Collected data>

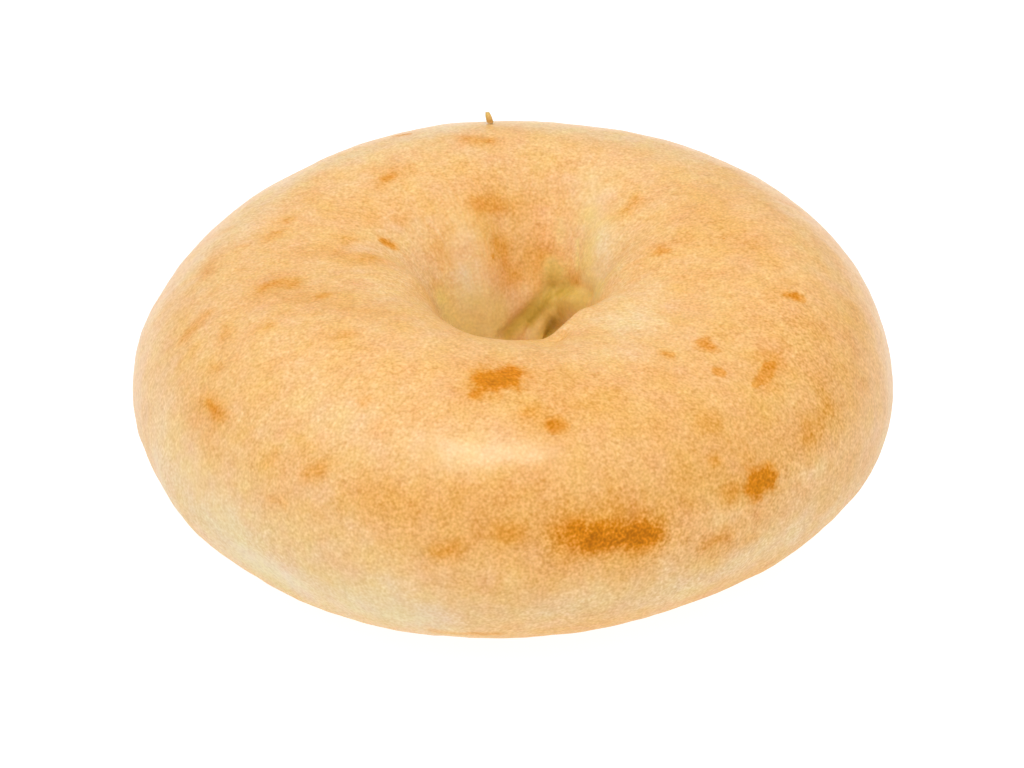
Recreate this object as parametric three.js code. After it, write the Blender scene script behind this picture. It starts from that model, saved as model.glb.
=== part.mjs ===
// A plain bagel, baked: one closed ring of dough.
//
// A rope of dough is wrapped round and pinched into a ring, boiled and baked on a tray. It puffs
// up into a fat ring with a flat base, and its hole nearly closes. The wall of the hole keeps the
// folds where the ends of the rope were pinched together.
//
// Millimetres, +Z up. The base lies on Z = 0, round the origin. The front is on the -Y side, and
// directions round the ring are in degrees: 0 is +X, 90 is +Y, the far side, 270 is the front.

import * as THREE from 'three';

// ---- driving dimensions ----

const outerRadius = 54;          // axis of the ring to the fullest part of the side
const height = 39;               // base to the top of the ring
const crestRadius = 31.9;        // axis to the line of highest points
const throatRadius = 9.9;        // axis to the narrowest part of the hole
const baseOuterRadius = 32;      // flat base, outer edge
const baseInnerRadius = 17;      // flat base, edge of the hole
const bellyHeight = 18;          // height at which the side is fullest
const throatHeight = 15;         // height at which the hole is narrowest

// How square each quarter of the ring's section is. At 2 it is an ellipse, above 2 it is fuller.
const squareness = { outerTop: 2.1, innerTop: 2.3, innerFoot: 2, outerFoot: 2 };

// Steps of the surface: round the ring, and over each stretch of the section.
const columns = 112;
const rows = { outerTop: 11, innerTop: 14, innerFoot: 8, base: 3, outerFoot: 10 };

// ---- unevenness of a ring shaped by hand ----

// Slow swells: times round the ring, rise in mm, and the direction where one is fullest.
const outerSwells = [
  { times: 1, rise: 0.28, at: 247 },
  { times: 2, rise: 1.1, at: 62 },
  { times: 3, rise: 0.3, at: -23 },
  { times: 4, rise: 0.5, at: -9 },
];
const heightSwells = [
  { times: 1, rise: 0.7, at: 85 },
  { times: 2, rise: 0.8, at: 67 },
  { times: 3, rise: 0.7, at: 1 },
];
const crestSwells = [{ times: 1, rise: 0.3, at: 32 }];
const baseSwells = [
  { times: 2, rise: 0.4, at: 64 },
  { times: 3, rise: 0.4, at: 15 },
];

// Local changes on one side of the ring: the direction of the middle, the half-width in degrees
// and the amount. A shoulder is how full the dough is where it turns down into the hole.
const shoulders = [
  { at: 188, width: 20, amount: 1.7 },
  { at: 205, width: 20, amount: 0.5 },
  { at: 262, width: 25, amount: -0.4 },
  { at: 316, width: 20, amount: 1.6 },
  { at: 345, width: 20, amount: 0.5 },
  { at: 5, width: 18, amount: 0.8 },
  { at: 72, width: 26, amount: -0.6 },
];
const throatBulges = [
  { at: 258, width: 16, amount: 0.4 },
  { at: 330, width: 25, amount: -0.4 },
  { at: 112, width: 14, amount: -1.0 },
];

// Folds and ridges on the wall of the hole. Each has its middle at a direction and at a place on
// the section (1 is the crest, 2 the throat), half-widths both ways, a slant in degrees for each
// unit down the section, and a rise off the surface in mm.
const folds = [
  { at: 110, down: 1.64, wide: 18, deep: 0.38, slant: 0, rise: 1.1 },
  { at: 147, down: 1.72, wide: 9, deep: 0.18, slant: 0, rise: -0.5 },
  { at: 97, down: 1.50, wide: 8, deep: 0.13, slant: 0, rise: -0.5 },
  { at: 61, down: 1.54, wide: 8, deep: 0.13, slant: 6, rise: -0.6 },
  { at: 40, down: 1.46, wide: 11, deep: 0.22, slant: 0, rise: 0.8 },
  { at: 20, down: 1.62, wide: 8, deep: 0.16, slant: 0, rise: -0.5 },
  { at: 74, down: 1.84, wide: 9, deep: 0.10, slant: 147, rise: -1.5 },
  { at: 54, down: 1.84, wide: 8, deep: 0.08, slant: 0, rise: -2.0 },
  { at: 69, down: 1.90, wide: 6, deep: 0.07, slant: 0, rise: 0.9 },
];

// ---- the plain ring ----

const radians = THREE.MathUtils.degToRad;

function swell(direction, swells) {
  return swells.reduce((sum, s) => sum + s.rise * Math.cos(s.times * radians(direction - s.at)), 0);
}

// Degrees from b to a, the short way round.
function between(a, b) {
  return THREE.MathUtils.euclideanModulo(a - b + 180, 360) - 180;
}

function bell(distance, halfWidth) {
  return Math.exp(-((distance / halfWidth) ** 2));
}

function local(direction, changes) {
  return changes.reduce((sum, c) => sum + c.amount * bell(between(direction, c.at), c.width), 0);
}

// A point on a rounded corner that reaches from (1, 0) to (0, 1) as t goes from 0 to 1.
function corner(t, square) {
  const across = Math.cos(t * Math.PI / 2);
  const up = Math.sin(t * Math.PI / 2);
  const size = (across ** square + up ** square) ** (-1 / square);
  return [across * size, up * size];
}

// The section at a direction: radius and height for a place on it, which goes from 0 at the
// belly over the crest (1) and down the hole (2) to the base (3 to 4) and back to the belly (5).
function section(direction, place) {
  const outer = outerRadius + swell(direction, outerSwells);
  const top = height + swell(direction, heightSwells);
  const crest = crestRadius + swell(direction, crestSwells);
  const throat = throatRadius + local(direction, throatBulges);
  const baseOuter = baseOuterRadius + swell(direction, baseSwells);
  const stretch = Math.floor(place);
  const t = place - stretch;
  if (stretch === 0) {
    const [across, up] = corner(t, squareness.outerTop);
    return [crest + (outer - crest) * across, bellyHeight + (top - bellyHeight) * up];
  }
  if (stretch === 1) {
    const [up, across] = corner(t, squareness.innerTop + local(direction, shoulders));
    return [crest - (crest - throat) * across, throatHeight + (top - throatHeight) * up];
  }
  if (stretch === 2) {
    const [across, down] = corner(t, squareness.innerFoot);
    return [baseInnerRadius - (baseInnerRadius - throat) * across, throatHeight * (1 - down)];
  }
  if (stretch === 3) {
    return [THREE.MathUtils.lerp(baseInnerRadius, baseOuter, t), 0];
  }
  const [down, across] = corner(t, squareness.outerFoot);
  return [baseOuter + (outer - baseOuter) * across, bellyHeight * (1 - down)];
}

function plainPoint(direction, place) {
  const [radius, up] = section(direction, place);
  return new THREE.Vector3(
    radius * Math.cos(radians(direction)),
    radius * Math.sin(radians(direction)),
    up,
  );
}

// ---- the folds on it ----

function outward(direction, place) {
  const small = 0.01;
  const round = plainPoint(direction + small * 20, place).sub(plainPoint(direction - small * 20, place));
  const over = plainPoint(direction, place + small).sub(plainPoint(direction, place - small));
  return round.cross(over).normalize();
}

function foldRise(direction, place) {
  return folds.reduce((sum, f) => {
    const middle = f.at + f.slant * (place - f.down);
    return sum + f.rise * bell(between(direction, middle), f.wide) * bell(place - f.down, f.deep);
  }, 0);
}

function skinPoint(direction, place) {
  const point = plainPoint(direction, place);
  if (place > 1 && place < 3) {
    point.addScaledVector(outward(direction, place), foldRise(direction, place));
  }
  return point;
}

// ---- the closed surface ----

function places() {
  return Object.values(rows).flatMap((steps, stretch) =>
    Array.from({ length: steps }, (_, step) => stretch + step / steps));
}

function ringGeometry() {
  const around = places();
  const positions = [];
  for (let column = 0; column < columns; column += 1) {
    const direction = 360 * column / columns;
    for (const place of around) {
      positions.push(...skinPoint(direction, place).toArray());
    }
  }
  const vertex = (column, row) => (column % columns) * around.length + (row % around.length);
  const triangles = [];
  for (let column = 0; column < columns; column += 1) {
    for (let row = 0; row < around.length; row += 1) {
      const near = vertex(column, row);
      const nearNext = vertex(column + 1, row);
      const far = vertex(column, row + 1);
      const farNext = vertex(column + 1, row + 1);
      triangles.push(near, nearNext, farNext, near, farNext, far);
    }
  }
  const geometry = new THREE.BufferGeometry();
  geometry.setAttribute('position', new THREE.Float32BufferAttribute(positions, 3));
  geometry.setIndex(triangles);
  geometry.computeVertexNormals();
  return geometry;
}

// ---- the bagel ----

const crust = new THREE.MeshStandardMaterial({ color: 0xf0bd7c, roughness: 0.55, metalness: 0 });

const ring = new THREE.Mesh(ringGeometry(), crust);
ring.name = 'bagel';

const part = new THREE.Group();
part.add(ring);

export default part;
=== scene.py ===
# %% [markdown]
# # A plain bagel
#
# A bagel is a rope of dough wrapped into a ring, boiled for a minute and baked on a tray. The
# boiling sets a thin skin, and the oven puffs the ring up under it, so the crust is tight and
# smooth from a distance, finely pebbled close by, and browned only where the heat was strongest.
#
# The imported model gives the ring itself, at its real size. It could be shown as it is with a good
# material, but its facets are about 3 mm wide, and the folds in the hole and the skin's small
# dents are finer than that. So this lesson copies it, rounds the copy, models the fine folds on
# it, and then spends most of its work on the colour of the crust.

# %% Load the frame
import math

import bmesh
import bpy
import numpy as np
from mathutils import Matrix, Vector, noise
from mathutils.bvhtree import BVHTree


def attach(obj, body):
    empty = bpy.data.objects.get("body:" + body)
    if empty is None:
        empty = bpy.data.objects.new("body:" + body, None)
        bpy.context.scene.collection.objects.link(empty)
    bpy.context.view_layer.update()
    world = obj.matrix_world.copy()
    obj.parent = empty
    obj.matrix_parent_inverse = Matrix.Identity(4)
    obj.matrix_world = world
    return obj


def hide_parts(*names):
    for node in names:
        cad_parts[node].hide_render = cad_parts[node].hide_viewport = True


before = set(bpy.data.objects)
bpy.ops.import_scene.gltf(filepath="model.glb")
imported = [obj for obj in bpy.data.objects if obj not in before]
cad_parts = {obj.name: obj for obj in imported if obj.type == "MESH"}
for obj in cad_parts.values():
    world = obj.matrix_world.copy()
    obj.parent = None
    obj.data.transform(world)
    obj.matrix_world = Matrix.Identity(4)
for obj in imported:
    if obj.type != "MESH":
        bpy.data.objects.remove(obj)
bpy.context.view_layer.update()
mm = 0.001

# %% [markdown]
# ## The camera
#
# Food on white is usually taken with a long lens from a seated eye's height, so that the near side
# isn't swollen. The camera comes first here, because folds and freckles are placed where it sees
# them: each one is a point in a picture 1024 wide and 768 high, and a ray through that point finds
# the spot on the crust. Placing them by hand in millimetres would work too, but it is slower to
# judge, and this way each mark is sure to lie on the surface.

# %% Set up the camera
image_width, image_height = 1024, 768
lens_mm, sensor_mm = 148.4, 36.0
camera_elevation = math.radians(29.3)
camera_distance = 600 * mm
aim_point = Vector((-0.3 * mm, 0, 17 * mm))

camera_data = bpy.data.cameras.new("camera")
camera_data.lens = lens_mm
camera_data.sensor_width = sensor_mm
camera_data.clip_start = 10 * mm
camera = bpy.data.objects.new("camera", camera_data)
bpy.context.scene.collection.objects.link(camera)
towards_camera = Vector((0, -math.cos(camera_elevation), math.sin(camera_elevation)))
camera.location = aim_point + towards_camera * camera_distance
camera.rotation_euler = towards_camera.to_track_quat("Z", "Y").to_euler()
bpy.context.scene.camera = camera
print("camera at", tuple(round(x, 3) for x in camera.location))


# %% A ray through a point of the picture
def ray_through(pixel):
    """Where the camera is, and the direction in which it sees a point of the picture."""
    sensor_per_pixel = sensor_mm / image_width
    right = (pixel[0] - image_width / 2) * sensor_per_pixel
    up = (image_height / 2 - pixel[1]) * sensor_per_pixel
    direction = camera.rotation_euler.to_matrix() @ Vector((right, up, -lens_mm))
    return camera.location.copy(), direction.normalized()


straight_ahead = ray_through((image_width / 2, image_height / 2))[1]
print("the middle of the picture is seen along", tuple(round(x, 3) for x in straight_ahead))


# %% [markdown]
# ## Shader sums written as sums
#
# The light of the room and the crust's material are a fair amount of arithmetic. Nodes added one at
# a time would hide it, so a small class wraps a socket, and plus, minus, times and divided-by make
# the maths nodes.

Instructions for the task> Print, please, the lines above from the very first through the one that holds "---- driving dimensions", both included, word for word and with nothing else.

Answer to this problem>
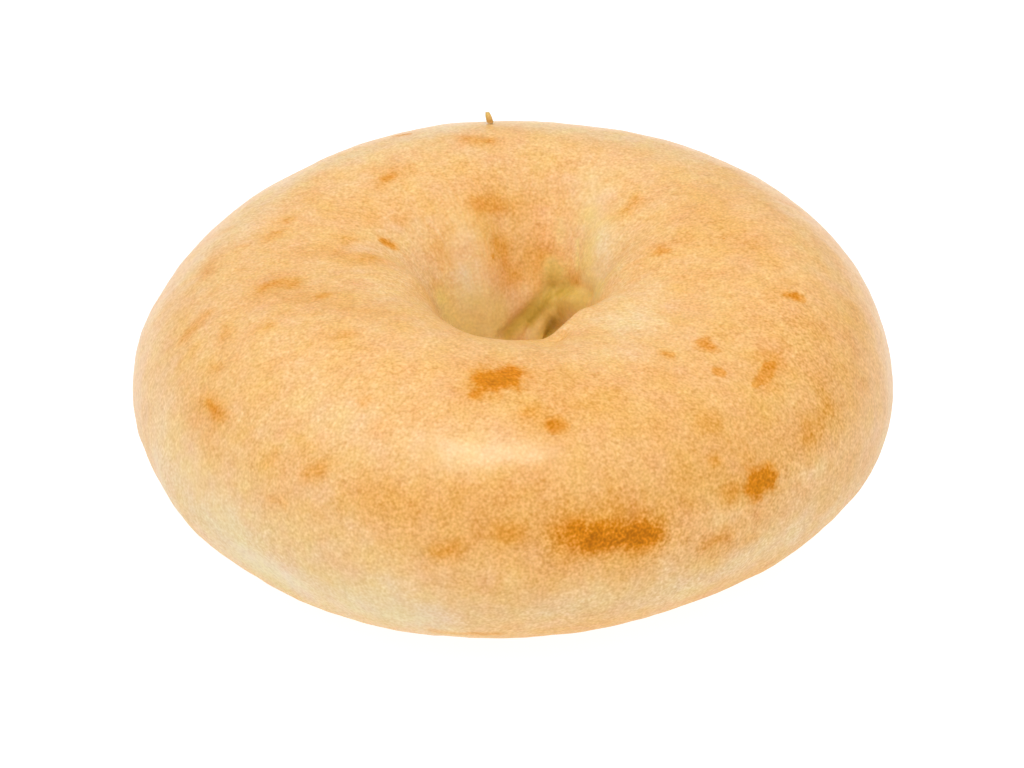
Recreate this object as parametric three.js code. After it, write the Blender scene script behind this picture. It starts from that model, saved as model.glb.
=== part.mjs ===
// A plain bagel, baked: one closed ring of dough.
//
// A rope of dough is wrapped round and pinched into a ring, boiled and baked on a tray. It puffs
// up into a fat ring with a flat base, and its hole nearly closes. The wall of the hole keeps the
// folds where the ends of the rope were pinched together.
//
// Millimetres, +Z up. The base lies on Z = 0, round the origin. The front is on the -Y side, and
// directions round the ring are in degrees: 0 is +X, 90 is +Y, the far side, 270 is the front.

import * as THREE from 'three';

// ---- driving dimensions ----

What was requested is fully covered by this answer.